Miele was the final American player denied by Rybar. He wiped away tears after the loss.

“It’s a tough situation with the game riding on you,” Miele said. “I wanted to score, I didn’t and it stinks. I don’t know what else to say.”

Canada exited hours after the U.S. with a 2-0 loss to Sweden.

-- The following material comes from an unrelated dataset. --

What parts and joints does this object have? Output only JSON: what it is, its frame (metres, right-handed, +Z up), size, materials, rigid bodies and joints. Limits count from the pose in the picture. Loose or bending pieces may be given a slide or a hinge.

It’s the first Olympic semifinals without the U.S. and Canada since 2006.

MEN’S SLALOM

Clement Noel of France won the men’s slalom on the strength of a fast second run. He moved up from sixth after the first leg to beat Johannes Strolz of Austria, who led after the first run, by 0.61 seconds. World champion Sebastian Foss-Solevaag of Norway took the bronze.

WOMEN’S BIATHLON RELAY

Elvira Oeberg skied fast and shot clean in anchoring Sweden to Olympic gold in the four-woman biathlon. It was the third medal of the Beijing Games for Oeberg, who won silver in the sprint and pursuit races in her Olympic debut. 

CROSS-COUNTRY

Norwegian skier Johannes Hoesflot Klaebo completed a second straight Olympic cross-country sprint double and Victoria Carl of Germany barely edged Swedish rival Jonna Sundling at the line in the women’s race.

MEN’S AERIALS

Qi Guangpu of China won the gold medal in men’s aerials after missing the podium in Sochi and Pyeongchang. Qi was the only competitor to cleanly land a quintuple-twisting triple back flip in the medal round. Defending champion Oleksandr Abramenko of Ukraine won silver and Ilia Burov of the Russian team took bronze.

SHORT TRACK SPEEDSKATING

Choi Minjeong of South Korea successfully defended her Olympic title in the 1,500-meter short track speedskating race while Arianna Fontana of Italy took silver by two-thousandths of a second over Suzanne Schulting of the Netherlands. Fontana is the most-decorated short track skater in history with 11 Olympic medals, including three in Beijing.

The Canadian team of Charles Hamelin, Steven Dubois, Jordan Pierre-Gilles and Pascal Dion won the 5,000-meter relay, the country’s eighth gold medal in the 45-lap race.